Mutai and Kiplagat with times of 5min 24.69sec and 5min 24.87sec, also bettered the former best performance of 5min 27.64sec set by their fellow countryman Ronald Kipchumba Rutto in Liege, Belgium, 18 years ago.
Ebony Collins who ran her fastest-ever 100 metres when claiming the silver medal on Thursday night, was in even better form in her specialty 400m hurdles.
The American with a superlative display of hurdling, dominated the race from start-to-finish, winning in a superfast 55.96sec.
That decimated the championship record of 57.54sec achieved two years ago in Sherbrooke by the Czech Republic’s Zuzana Hejnova.
It easily brought her home well clear of Australia’s Lauren Boden who clocked 58.30sec and Aya Miyahara from Japan who finished in 59.62sec.
There was a a Kenyan 800m one-two and a championship record for Gilbert Kipkurui Keter who with Jackson Kivuna jumped third placed Jan Masenamenla on the crown of the final bend.
Keter struck 0.37sec from Mohammed Al-Salhi of Saudi Arabia’s two-year-old mark of 1min 48.79sec with Kivuna running a personal best 1min 48.37.57sec.
Masenamela of South Africa, disqualifed in his heat but then reinstated, after leading until the final 120 metres finished in 1min 49.73sec.
World 1500m leader Yuriko Kobayashi gallantly ran from the front in her event and only Sheila Chepkirui in a talented field, managed to stay with the blistering pace pounded out.
The Kenyan with 300m remaining eased into the lead with Kobayashi desperately trying to stay in contention with a spirited fightback.
But Chepkirui in the last 100 metres powered away to win in a championship record 4min 12.29sec, easily smashing Australia’s Georgie Clark’s four year-old championship record of 4min 14.08sec.
Kobayashi who had ran 4min 14.55sec in early June, lowered her personal best to 4min 13.96sec with Ethiopia’s Bizunesh Urgesa Mohammed doing likewise, with a time of 4min 19.34sec.
Chris Noffke sealed up the long jump title with a fourth round leap of 7.97m but with it wind-assisted, it was not recognised as a championships record.
However Noffke with his final attempt flew out to a legal mark of 7.95m which bettered by 15 centimetres the performance achieved six years ago in Bydggoszcz by Sheng Yapeng of China.
Tiberiu Talnar of Romania took the silver medal clearing 7.53m while octathlon bronze medallist Cleiton Sabino from Brazil, won another with a legal lifetime best leap of 7.49m.

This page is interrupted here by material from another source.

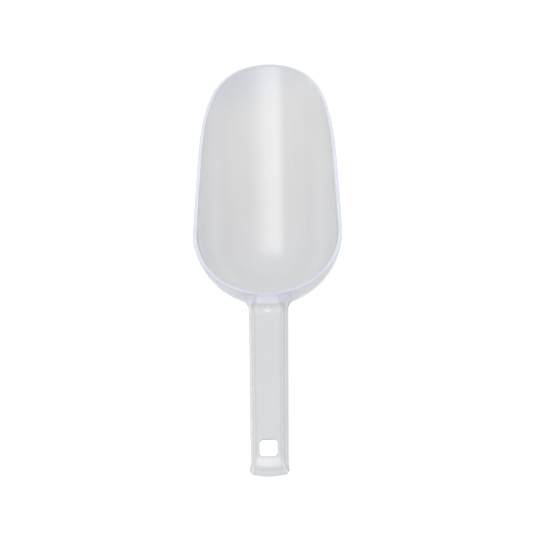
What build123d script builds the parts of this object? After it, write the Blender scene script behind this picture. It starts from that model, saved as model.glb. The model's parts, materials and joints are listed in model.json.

Biwei Gu won an uneventful high jump with a clearance of just 1.87 metres. Behind the Chinese girl Australia’s Sophia Begg took silver on countback ahead of Kazakhstan’s Yekaterina Yevseyeva both clearing 1.85m.
Sandor Palhegyi with a huge hammer throw of 81.89m set a championship record, erasing the former mark of 80.11m achieved by his fellow Hungarian Joszef Horvath four years ago.
Ukrainian Artem Vynnyk claimed the silver medal with a best effort of 77.88m while with his last throw Alex Smith won the bronze medal for Great Britain, throwing 73.77m.
The men’s 400 hurdles heats saw David Klech of the USA set a world leader for the year of 51.84sec which was then matched by Robert Kigan from Kenya and Saudi Arabia’s Mohammed Daak who both ran 51.40sec.
Russia’s Yana Panteleyeva and Tatyana Chernova were the pacesetters when the heptathlon’s first day of four events came to a conclusion.
Panteleyeva with a score of 3388 points, was leading her team mate by a margin of just 26pts, with Germany’s Diane Rach on maintaining a challenge with a tally of 3355pts.